◆ TASK DETAILS ◆
The data below holds a line containing "Model this object" and a line containing "rim_gap = 0.4"; please quote exactly those two lines and every line between them, and nothing else.

[begin ITEMS]

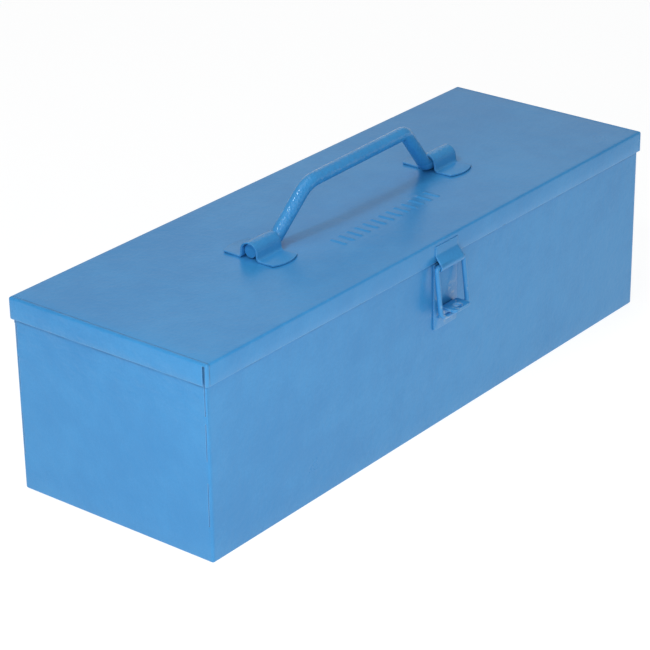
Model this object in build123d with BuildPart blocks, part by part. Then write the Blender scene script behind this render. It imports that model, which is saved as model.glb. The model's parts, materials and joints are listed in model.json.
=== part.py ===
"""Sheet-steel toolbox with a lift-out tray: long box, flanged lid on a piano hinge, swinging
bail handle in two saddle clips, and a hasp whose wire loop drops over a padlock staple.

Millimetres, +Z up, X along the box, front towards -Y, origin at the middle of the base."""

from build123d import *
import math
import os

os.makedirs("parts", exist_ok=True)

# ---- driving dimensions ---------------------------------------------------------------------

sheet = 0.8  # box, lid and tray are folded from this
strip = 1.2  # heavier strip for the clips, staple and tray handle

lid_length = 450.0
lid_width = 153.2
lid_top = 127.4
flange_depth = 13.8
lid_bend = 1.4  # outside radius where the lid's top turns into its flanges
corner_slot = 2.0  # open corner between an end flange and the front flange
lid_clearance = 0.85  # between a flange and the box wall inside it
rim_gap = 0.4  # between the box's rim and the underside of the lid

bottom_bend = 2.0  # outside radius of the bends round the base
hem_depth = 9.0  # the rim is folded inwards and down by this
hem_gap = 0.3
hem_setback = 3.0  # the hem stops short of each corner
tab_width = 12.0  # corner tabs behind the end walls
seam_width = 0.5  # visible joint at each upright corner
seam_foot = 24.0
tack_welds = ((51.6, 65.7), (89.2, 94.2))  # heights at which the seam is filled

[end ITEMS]
[begin ITEMS]

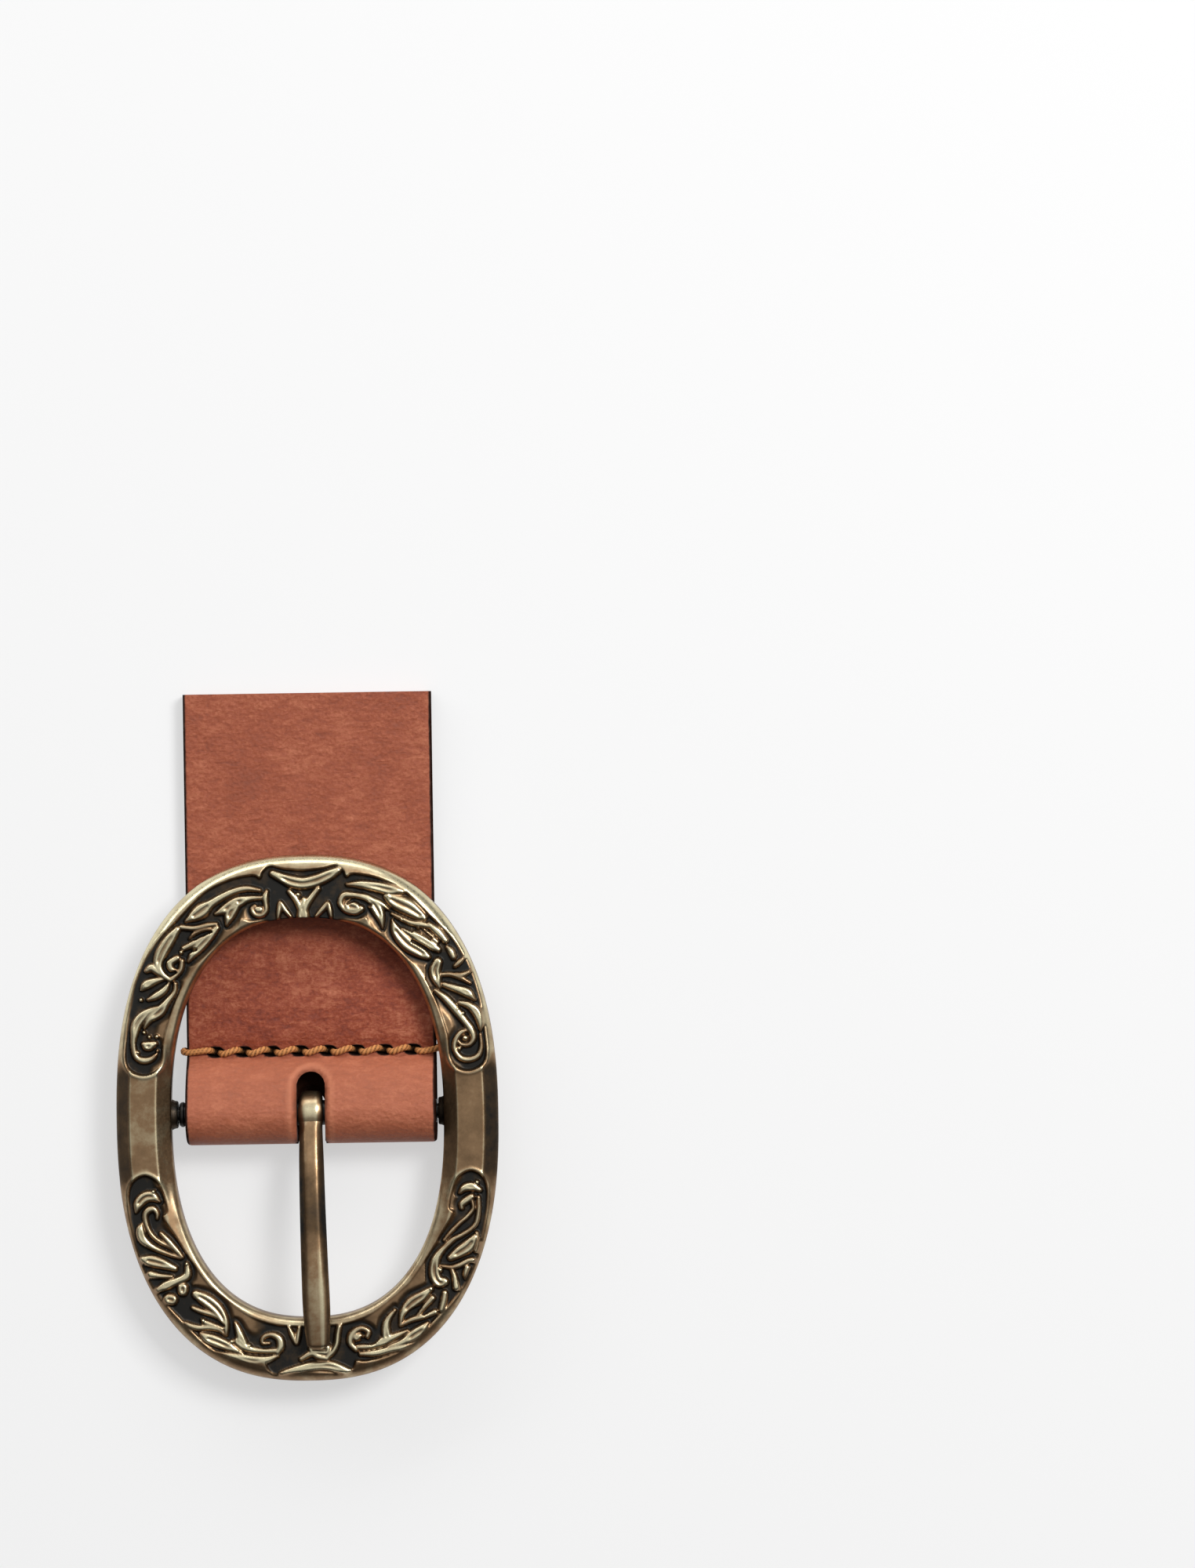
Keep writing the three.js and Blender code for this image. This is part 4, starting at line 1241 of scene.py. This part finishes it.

[end ITEMS]
[begin ITEMS]

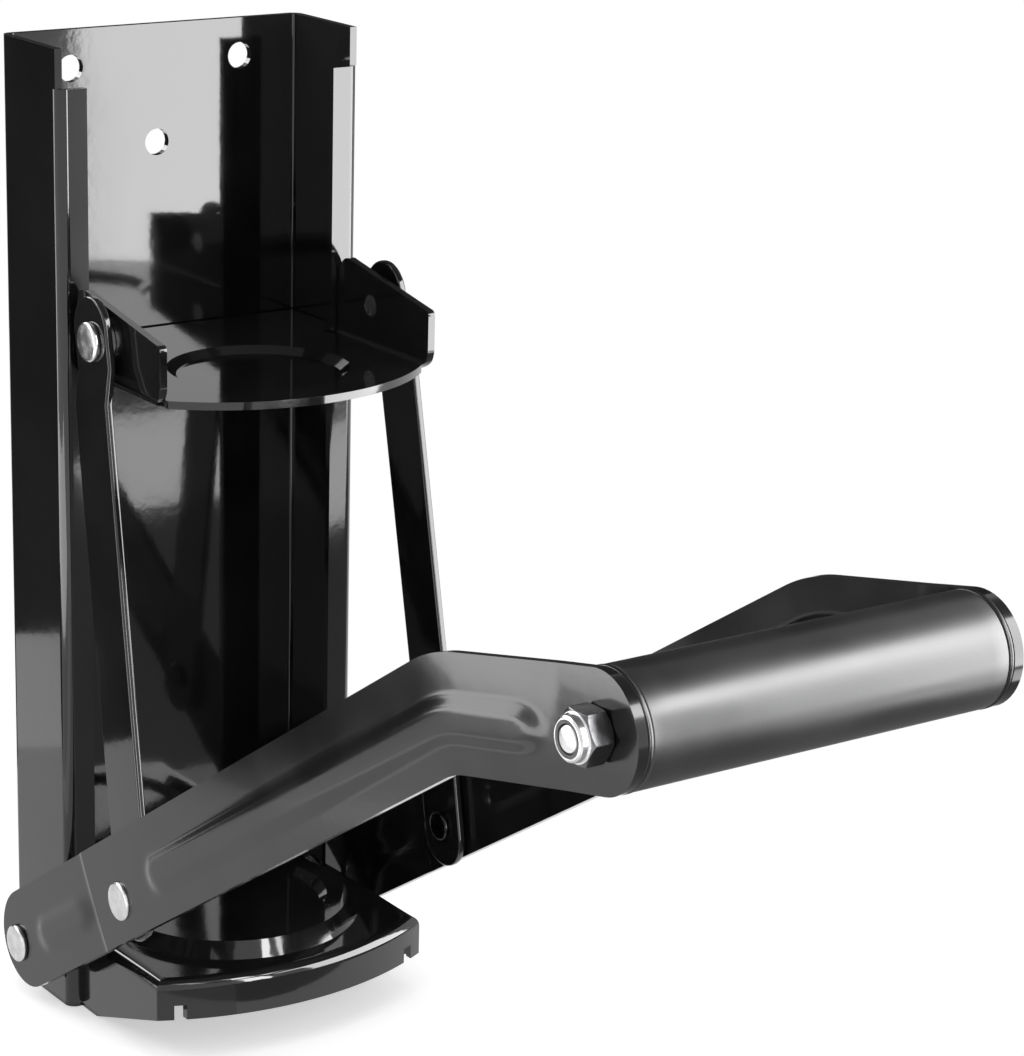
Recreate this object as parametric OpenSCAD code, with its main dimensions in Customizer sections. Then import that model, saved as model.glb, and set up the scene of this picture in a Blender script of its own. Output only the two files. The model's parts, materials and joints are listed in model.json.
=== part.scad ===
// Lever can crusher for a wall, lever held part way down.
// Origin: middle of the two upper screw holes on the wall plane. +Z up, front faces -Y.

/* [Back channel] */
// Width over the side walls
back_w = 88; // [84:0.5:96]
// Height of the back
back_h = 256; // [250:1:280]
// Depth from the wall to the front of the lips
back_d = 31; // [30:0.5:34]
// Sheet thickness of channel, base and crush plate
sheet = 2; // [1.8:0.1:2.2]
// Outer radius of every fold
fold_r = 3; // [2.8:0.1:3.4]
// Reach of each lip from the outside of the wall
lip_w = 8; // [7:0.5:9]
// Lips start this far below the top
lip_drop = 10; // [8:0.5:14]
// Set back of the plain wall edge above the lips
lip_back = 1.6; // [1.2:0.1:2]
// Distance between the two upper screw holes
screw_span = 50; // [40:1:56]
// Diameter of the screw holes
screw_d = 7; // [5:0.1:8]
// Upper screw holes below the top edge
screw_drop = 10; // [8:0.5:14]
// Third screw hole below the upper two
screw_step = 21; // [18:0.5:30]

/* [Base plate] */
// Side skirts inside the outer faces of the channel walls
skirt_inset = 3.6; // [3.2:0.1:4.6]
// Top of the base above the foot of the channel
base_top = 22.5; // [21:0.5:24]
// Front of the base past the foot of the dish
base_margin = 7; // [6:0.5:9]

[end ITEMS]

◆ THE REPLY ◆
Model this object in build123d with BuildPart blocks, part by part. Then write the Blender scene script behind this render. It imports that model, which is saved as model.glb. The model's parts, materials and joints are listed in model.json.
=== part.py ===
"""Sheet-steel toolbox with a lift-out tray: long box, flanged lid on a piano hinge, swinging
bail handle in two saddle clips, and a hasp whose wire loop drops over a padlock staple.

Millimetres, +Z up, X along the box, front towards -Y, origin at the middle of the base."""

from build123d import *
import math
import os

os.makedirs("parts", exist_ok=True)

# ---- driving dimensions ---------------------------------------------------------------------

sheet = 0.8  # box, lid and tray are folded from this
strip = 1.2  # heavier strip for the clips, staple and tray handle

lid_length = 450.0
lid_width = 153.2
lid_top = 127.4
flange_depth = 13.8
lid_bend = 1.4  # outside radius where the lid's top turns into its flanges
corner_slot = 2.0  # open corner between an end flange and the front flange
lid_clearance = 0.85  # between a flange and the box wall inside it
rim_gap = 0.4  # between the box's rim and the underside of the lid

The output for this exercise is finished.